## STATED GOAL
Output the lines below exactly, please, from the first line until the line with "way: The direction.", counting both.

## ENTRIES SUPPLIED
────────
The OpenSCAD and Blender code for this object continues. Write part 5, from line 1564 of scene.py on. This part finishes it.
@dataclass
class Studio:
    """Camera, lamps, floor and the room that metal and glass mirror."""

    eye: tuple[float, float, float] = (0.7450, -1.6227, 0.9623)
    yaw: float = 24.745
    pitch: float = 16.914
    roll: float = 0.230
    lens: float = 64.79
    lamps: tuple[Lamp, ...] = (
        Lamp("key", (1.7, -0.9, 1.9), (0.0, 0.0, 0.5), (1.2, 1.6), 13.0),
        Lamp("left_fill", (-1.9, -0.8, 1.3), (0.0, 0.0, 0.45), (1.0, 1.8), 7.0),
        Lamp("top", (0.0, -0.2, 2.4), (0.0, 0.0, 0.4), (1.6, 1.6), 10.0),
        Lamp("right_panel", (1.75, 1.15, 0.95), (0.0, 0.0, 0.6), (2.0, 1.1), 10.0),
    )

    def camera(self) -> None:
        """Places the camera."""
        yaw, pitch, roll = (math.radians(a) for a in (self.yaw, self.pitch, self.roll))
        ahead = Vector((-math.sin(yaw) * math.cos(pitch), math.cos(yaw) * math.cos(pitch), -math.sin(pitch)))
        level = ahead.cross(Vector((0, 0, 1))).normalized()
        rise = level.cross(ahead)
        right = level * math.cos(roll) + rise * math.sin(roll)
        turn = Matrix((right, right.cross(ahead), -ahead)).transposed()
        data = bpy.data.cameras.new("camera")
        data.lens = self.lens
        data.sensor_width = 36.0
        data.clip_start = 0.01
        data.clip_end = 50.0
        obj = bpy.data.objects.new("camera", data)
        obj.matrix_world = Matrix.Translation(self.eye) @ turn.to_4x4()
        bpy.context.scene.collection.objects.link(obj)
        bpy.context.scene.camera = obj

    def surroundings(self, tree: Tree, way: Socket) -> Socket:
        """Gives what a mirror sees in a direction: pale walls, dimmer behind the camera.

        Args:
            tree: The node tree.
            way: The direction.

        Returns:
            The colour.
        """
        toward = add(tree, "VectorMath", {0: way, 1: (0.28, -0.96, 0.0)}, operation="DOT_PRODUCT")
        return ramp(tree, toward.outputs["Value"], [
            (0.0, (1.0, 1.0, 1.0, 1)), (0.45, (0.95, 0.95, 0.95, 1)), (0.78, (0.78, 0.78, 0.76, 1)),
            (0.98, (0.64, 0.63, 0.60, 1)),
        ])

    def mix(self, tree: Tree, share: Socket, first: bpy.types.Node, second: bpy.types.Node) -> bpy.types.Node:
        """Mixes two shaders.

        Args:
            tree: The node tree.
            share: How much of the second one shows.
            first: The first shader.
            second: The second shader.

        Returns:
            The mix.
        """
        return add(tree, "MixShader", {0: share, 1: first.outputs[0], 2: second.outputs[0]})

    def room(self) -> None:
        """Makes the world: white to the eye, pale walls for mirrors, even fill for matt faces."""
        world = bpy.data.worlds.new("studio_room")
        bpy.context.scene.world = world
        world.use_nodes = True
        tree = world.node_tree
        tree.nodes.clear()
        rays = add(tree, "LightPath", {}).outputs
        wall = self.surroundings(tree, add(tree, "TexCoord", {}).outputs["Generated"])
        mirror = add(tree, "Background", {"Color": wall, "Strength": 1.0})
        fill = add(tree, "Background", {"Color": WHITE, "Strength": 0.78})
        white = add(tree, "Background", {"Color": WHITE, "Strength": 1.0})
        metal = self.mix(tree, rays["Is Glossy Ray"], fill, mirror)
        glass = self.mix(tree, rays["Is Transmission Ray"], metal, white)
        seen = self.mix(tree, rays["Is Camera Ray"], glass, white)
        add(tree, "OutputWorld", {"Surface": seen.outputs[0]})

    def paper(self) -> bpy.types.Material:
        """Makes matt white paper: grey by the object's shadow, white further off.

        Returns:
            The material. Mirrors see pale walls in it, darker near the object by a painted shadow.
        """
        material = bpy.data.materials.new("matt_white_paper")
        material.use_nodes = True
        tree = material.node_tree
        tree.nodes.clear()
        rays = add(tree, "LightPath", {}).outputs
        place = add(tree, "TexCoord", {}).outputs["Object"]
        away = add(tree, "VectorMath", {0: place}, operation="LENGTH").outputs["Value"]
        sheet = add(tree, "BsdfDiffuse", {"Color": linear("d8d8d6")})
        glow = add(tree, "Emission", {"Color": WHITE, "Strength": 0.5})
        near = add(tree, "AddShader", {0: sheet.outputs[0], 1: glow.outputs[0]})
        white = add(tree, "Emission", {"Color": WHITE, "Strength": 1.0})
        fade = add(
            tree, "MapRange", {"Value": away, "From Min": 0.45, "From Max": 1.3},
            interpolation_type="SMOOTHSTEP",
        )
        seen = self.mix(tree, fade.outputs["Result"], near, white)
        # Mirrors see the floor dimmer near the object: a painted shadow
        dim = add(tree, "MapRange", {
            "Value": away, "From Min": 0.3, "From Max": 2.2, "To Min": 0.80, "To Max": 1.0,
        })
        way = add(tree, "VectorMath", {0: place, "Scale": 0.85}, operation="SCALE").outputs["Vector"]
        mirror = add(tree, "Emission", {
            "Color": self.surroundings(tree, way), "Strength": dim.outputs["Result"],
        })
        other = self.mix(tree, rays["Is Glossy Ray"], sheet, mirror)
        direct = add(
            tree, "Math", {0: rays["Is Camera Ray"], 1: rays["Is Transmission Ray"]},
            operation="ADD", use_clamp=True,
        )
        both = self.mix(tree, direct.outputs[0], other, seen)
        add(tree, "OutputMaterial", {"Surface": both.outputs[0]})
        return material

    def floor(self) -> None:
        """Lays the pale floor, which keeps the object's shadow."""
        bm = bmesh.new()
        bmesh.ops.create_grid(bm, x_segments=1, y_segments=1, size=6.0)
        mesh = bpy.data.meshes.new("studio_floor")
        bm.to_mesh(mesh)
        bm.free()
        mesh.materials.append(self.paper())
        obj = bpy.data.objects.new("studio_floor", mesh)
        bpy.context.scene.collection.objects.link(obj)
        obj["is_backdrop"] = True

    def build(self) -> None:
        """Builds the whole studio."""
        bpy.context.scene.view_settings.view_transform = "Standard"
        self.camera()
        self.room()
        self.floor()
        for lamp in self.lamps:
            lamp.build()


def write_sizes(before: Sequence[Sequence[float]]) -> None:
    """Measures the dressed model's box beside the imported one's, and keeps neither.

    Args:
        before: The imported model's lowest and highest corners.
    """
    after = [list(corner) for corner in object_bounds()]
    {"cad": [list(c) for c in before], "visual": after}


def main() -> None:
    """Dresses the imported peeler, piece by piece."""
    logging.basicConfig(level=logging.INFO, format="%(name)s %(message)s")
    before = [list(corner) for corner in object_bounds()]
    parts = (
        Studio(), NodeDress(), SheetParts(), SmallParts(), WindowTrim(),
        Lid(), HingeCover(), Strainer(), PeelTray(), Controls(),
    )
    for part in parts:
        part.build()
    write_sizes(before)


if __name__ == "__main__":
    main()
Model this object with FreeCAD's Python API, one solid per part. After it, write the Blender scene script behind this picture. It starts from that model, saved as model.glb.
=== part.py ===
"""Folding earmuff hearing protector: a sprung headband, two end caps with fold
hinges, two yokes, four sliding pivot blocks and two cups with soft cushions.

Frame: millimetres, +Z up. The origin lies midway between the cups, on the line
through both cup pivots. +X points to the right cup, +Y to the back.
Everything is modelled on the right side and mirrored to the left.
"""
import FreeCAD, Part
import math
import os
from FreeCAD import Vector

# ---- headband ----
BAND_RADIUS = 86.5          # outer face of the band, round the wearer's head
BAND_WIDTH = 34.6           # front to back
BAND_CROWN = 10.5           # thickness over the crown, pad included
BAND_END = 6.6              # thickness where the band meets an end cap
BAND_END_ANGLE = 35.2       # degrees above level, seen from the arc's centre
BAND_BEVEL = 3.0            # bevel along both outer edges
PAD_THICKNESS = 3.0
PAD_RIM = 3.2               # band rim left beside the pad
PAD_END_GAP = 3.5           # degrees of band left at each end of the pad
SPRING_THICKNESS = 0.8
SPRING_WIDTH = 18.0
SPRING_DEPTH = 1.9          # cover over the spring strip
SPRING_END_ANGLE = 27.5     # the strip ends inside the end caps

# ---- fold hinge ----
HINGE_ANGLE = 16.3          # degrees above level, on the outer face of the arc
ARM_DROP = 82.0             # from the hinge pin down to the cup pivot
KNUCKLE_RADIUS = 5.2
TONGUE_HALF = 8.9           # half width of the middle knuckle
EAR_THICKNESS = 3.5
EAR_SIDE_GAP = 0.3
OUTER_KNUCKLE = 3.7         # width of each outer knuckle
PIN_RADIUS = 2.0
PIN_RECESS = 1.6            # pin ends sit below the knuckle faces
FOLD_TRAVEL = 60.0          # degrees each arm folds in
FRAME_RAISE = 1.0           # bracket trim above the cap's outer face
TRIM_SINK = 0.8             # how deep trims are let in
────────
## RESPONSE
The OpenSCAD and Blender code for this object continues. Write part 5, from line 1564 of scene.py on. This part finishes it.
@dataclass
class Studio:
    """Camera, lamps, floor and the room that metal and glass mirror."""

    eye: tuple[float, float, float] = (0.7450, -1.6227, 0.9623)
    yaw: float = 24.745
    pitch: float = 16.914
    roll: float = 0.230
    lens: float = 64.79
    lamps: tuple[Lamp, ...] = (
        Lamp("key", (1.7, -0.9, 1.9), (0.0, 0.0, 0.5), (1.2, 1.6), 13.0),
        Lamp("left_fill", (-1.9, -0.8, 1.3), (0.0, 0.0, 0.45), (1.0, 1.8), 7.0),
        Lamp("top", (0.0, -0.2, 2.4), (0.0, 0.0, 0.4), (1.6, 1.6), 10.0),
        Lamp("right_panel", (1.75, 1.15, 0.95), (0.0, 0.0, 0.6), (2.0, 1.1), 10.0),
    )

    def camera(self) -> None:
        """Places the camera."""
        yaw, pitch, roll = (math.radians(a) for a in (self.yaw, self.pitch, self.roll))
        ahead = Vector((-math.sin(yaw) * math.cos(pitch), math.cos(yaw) * math.cos(pitch), -math.sin(pitch)))
        level = ahead.cross(Vector((0, 0, 1))).normalized()
        rise = level.cross(ahead)
        right = level * math.cos(roll) + rise * math.sin(roll)
        turn = Matrix((right, right.cross(ahead), -ahead)).transposed()
        data = bpy.data.cameras.new("camera")
        data.lens = self.lens
        data.sensor_width = 36.0
        data.clip_start = 0.01
        data.clip_end = 50.0
        obj = bpy.data.objects.new("camera", data)
        obj.matrix_world = Matrix.Translation(self.eye) @ turn.to_4x4()
        bpy.context.scene.collection.objects.link(obj)
        bpy.context.scene.camera = obj

    def surroundings(self, tree: Tree, way: Socket) -> Socket:
        """Gives what a mirror sees in a direction: pale walls, dimmer behind the camera.

        Args:
            tree: The node tree.
            way: The direction.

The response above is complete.